A dynamic approach of using video affects the decision-making process because it attracts viewers visually, captivates their attention for much longer and enables you to educate your target audience about your product/service more effectively.
That’s one of the main reasons why video provides a better and more intense customer experience for your content – and thus more favorable decision-making towards your offer.
How can you make your content ‘come alive’
To name just a few methods: you can choose between making webinars, podcasts, online courses, tutorials, product reviews, video testimonials and many others.
Let’s say you manage to communicate the entirety of information needed by talking or integrating a voice-over. But did you know you might be making a mistake if you don’t consider including subtitles in your video?
Why are subtitles important for your content in addition to narration or a voice-over?
Subtitles can vary from literal transcription of the spoken content to additional information, communicated through extra captions – like benefits and product features you want to highlight.
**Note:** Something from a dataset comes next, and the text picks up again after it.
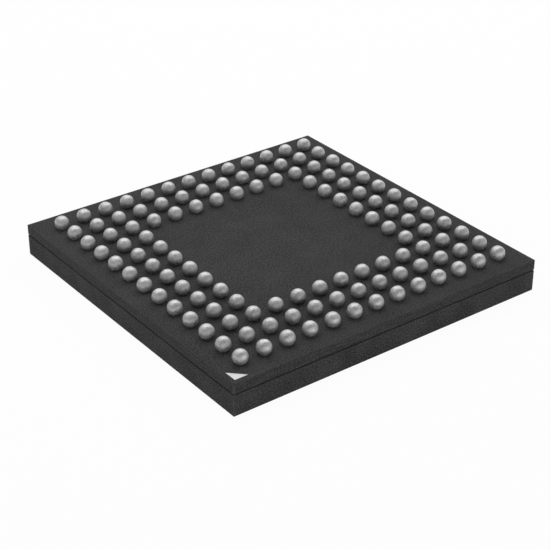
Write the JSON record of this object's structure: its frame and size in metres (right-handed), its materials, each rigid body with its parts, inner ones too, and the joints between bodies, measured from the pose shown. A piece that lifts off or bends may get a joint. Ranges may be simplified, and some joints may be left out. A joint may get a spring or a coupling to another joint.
{
  "type": "microcontroller",
  "caption": "Thin square microcontroller package, black moulded body on a laminate, with solder balls on the outer rings of its underside, lying balls up.",
  "frame": {"origin": "centre of the mould face, on the surface that the package lies on", "axes": "+Z out of the ball side, +X along the ball columns from column 1, +Y along the ball rows from row a, with the pin-one corner at -X, -Y"},
  "size_m": [0.007, 0.007, 0.0009],
  "materials": {
    "moulding_compound": "silica-filled epoxy, fine satin grain, sawn sides",
    "solder_mask": "matt black photo-imaged mask",
    "laminate": "black glass-filled laminate, sawn edge",
    "attach_film": "cured adhesive film",
    "silicon": "polished silicon",
    "copper": "plated copper",
    "gold_wire": "drawn gold wire",
    "plated_mark": "pale matt plating",
    "solder": "reflowed tin alloy, satin with a fine grain"
  },
  "bodies": {
    "root": {"mould_cap": "moulding_compound", "silicon_die": "silicon", "die_attach_film": "attach_film", "die_side_mask": "solder_mask", "die_side_copper": "copper", "laminate_core": "laminate", "filled_vias": "copper", "ball_side_copper": "copper", "ball_side_mask": "solder_mask", "pin_one_mark": "plated_mark", "bond_wires_south": "gold_wire", "bond_wires_east": "gold_wire", "bond_wires_north": "gold_wire", "bond_wires_west": "gold_wire", "ball_row_a": "solder", "ball_row_b": "solder", "ball_row_c": "solder", "ball_row_d": "solder", "ball_row_e": "solder", "ball_row_f": "solder", "ball_row_g": "solder", "ball_row_h": "solder", "ball_row_j": "solder", "ball_row_k": "solder", "ball_row_l": "solder", "ball_row_m": "solder", "ball_row_n": "solder"}
  },
  "joints": []
}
But let’s focus on subtitles here.
Subtitles can be a more user-friendly option than voice-over. Have you ever wanted to check out a really amazing educational video, but you accidentally played it out loud on a dead silent bus? Or you wanted to watch an educational or motivational video during your lunch break in the office – but you didn’t have your earphones with you?
Take experiences like that into account when considering adding subtitles and captions to your videos.
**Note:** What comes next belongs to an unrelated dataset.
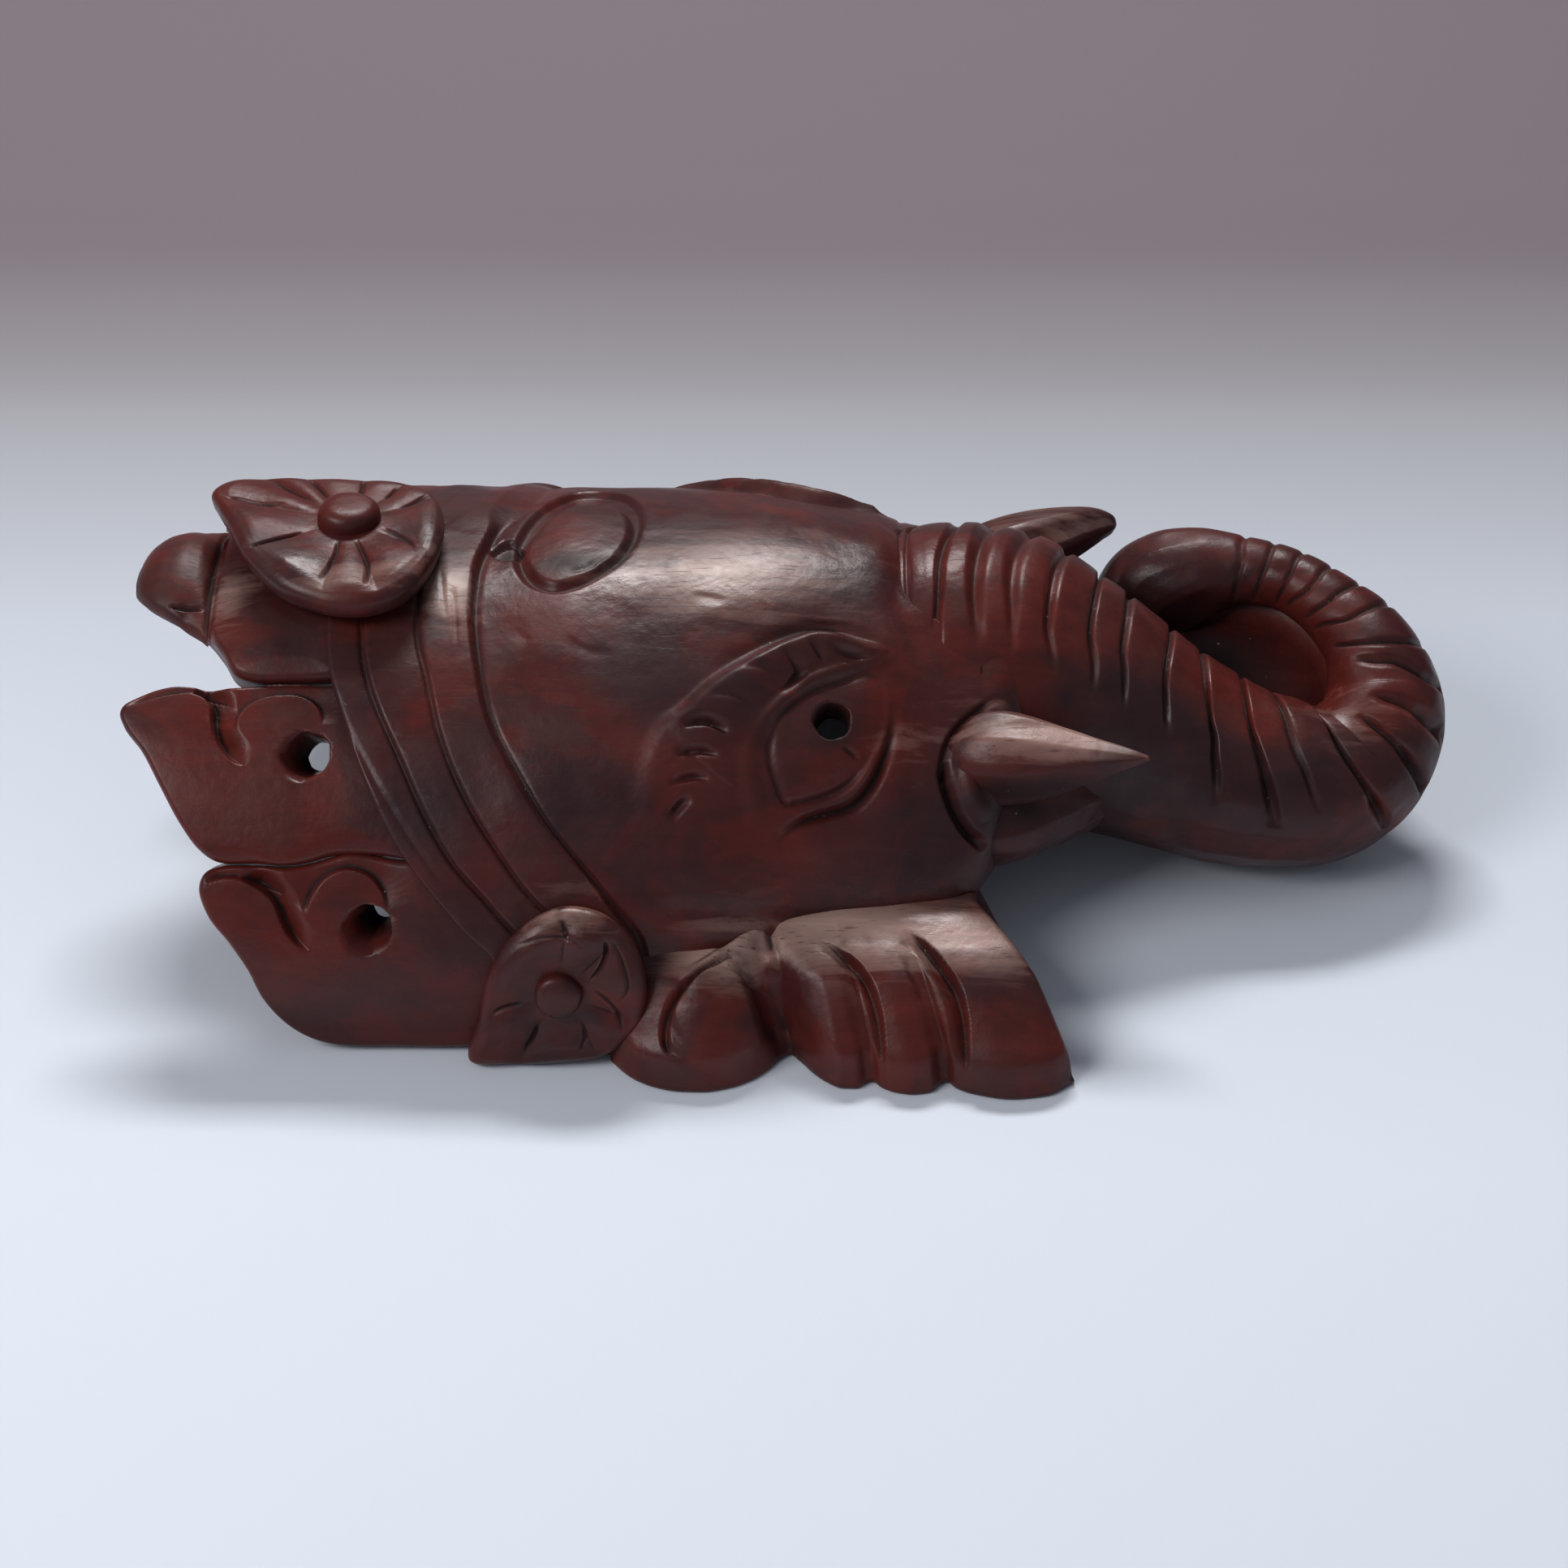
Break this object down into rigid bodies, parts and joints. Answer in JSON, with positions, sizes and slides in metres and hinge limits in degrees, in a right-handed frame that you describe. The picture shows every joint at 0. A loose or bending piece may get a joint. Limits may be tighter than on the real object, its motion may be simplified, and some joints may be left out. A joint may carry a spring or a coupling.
{
  "type": "carved elephant-head wall mask",
  "caption": "Hollow-backed carved wooden elephant-head mask with a lobed crown, rosettes, leaf-shaped ears, tusks and a ringed, curled trunk, lying face up.",
  "frame": {"origin": "middle of the mask's length and width, in the plane of its flat back rim", "axes": "+X from the crown to the trunk's curl, +Y to the side that the trunk curls to, +Z out of the face"},
  "size_m": [0.2948, 0.1926, 0.0922],
  "materials": {
    "carved_wood": "dark red-brown stained and waxed hardwood, satin"
  },
  "bodies": {
    "root": {"ganesha_mask": "carved_wood"}
  },
  "joints": []
}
You could therefore argue that it can be seen as a nice gesture to integrate subtitles into your video content to prevent awkward moments like the ones we just mentioned.
What about transcription - how can it be beneficial for your content marketing?
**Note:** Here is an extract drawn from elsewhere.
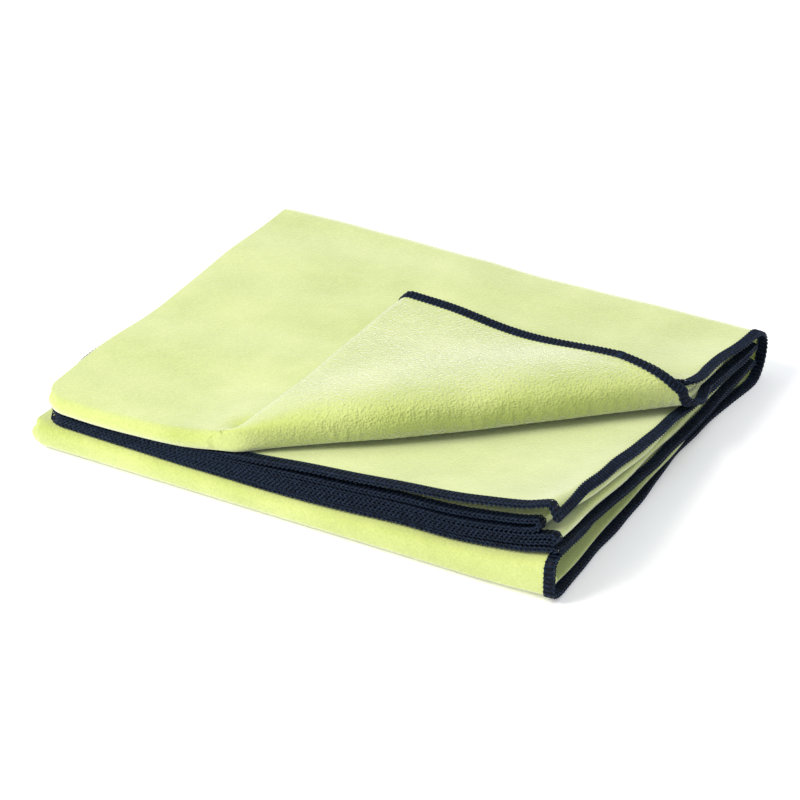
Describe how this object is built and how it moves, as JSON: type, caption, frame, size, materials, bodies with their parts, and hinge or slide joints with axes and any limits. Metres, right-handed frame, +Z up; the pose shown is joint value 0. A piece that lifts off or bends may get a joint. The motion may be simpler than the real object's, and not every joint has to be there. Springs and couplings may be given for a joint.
{
  "type": "quick dry towel",
  "caption": "Folded microfibre travel towel with overlocked edges; one top corner is turned back, and the pack opens like a book at its back fold.",
  "frame": {"origin": "centre of the pack's footprint, on the surface that it lies on", "axes": "+X along the open front edge from left to right, +Y from the front edge to the back fold, +Z up through the leaves"},
  "size_m": [0.254, 0.2116, 0.0467],
  "materials": {
    "cloth": "brushed microfibre, lime green",
    "edging": "overlocked polyester thread, dark navy"
  },
  "bodies": {
    "lower_half": {"bottom_leaf_cloth": "cloth", "bottom_leaf_right_hem": "edging", "bottom_leaf_left_hem": "edging", "lower_middle_leaf_cloth": "cloth", "lower_middle_front_hem": "edging", "lower_middle_right_hem": "edging", "lower_middle_left_hem": "edging", "back_fold_cloth": "cloth", "back_fold_right_hem": "edging", "back_fold_left_hem": "edging"},
    "upper_half": {"upper_middle_leaf_cloth": "cloth", "upper_middle_front_hem": "edging", "upper_middle_right_hem": "edging", "upper_middle_left_hem": "edging", "top_leaf_cloth": "cloth", "top_leaf_right_hem": "edging", "top_leaf_left_hem": "edging"},
    "turned_corner": {"turned_corner_cloth": "cloth", "turned_corner_hem": "edging"}
  },
  "joints": [
    {"name": "book_fold", "type": "hinge", "parent": "lower_half", "child": "upper_half", "pos_m": [0, 0.11308, 0.01275], "axis": [-1, 0, 0], "range_deg": [0, 165], "deforming": ["back_fold_cloth", "back_fold_right_hem", "back_fold_left_hem"]},
    {"name": "corner_fold", "type": "hinge", "parent": "upper_half", "child": "turned_corner", "pos_m": [0.0495, -0.02733, 0.0363], "axis": [0.7023, 0.7114, -0.026], "range_deg": [0, 155]}
  ]
}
Did you know that one hour of webinar makes for approximately 8 pages of transcript? The same goes for podcasts.
Imagine you’ve done an amazing webinar or a video course that is rich in high-quality content. Although you have it all perfectly filmed and fine-tuned through post-production, you can think of at least two different ways of taking your video material to the next level – either by:
- subtitling or
- transcription of the content which you then publish on your blog or bite-sized on social media
This simple adaptation of your blog posts will enable your audience and community to follow your brilliant lessons at their own pace, whereas subtitles will make your content more audible and more comprehensible.
Both level-ups are definitely a huge advantage which will help you build trust and a loyal audience that appreciates your effort of adapting to them.
And we all know that a loyal community means higher revenue in the long-run.
Translation of subtitles and transcription is a great way to make your content globally accessible
There’s another massive advantage of making a transcription – if you translate it, the metrics regarding your audience and customers can become globally scalable.
The best part is definitely the time-saving facet – you neither have to hire people to communicate the content to any other foreign language nor spend extra time filming countless videos.
Instead, you can just find yourself a good LSP (language service provider) who would help you with transcription and subtitles. Afterwards, you’re all set for launching your business on a new foreign market.
What a cost-effective and exciting twist subtitles can bring to the global growth of your enterprise.
Subtitles are a more pocket-friendly option than voice-over
When choosing a voice-over you have to carefully consider and decide what you want your voice-over actor to sound like. In order to strategically decide who is best-suited for your company’s videos, you need to do some additional market research: find what nuances, tone, and accents your audience likes.
It completely depends on how closely you want to approach your audience, but keep in mind that both additional research and requirements for a voice-over actor cause you extra cost.
What is fascinating is that when you read a text on your own, you read it subjectively and in accordance with your preferences.
We bet that right now you’re getting through this article in your own tone of ‘narration’.
Anyway, all that is left is to properly sync the text with your video content – and you’re done!
How do we manage your subtitling & transcription needs?
Transcription is basically a process of transforming your video/audio content into text and providing you with the option of creating subtitles.
The extracted text is then translated and saved into a .srt file in case you need subtitles for further use. We can, however, also just translate the transcript and equip you with the material for growing your global audience.
When it comes to subtitles, the process of translating depends specifically on our customer’s requirements and needs.
The fastest and cheapest way for you is to forward us a .srt file (a file with subtitles and time marks) – which our app then processes while keeping the time marks in place.
A translator will then carefully translate the content you forwarded us and maintain the length of each subtitle. That’s why it is always advisable to send us a reference video for a better execution of translation service.
Otherwise, unneeded translation errors can appear in the final version of subtitles.
After the final proofread and check-up of the translated .srt file, your project is finished and subtitles are ready to rock in your video.
Why is it advisable to send us a reference video?
For example, we were recently working on a translation project where we only received a .srt file in English. But the target language for translation was Slovenian.
The problem was in the differences in fundamental language characteristics: when conjugating verbs, English does not take grammatical gender into account, whereas Slovene does.
Translators can then try to detect the gender from the context, but this isn’t always possible and is extremely time-consuming. So the final result can look like a Frankenstein monstrosity of a translation patched up with a combination of context-driven conclusions and intelligent guesses of the translator.